The forum was organized to mark the 25th anniversary of the Platform for Action, which took place in Beijing in 1995, when government delegations from 189 countries agreed to work together to achieve the “full and equal participation of women in political, civil, economic, social and cultural life.”
United Nations estimates show that women have been disproportionately affected by the health emergency, losing jobs at a faster rate than men and having their education interrupted to a greater extent.
Bae Eun-kyung, a sociology professor at Seoul National University, said the crisis’s toll weighs heavier on women because their work tends to be underpaid and undervalued.
“Women are overrepresented in sectors hit hardest by COVID-19 such as service and care. The relative lack of formal employment for women also makes them more likely to lose their jobs than their male counterparts,” she said.
The Center for Women in Science, Engineering and Technology’s President Ahn Hye-yeon said the pandemic was accelerating the transition to the digital economy, and that this makes giving women equal opportunities to work and thrive in technical and scientific fields more vital.
“When it comes to STEM -- science, technology, engineering and mathematics -- women are still a minority,” she said. “Bridging the gender gap starts by ending unequal pay for women in STEM jobs and inspiring more girls to pursue STEM careers.”
Activists who spoke at the forum also called for action to address the rise in sexual and gender-based violence amid the pandemic.
Domestic violence rates have surged globally, as many women and girls are confined with their abusers during lockdowns.
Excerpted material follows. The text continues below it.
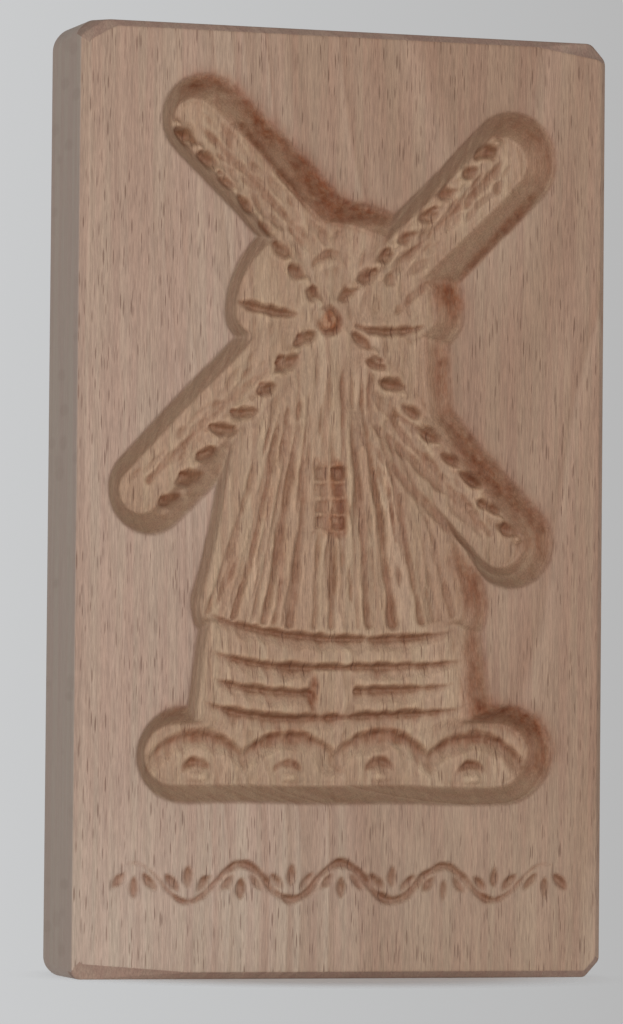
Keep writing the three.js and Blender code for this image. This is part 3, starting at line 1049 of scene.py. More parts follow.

According to a UN Women report, there has been an increase in calls to helplines and complaints to police reporting violent acts against women in the majority of countries surveyed after the pandemic.
UN Secretary-General Antonio Guterres cautioned in an August statement that, “Without a concerned response, we risk losing a generation or more of gains” on gender equality and women’s rights.
“Protecting the rights of women and girls during the COVID-19 crisis is a top priority for the UN,” he said.
“The pandemic is not only exposing, but also exacerbating the inequalities and other hurdles faced by women,” said Gender Minister Lee Jung-ok in her opening remarks at the forum.
“The forum hopes to serve as a platform for sharing and exploring ideas for attaining the goals of sustainable gender equality during as well as after COVID-19.”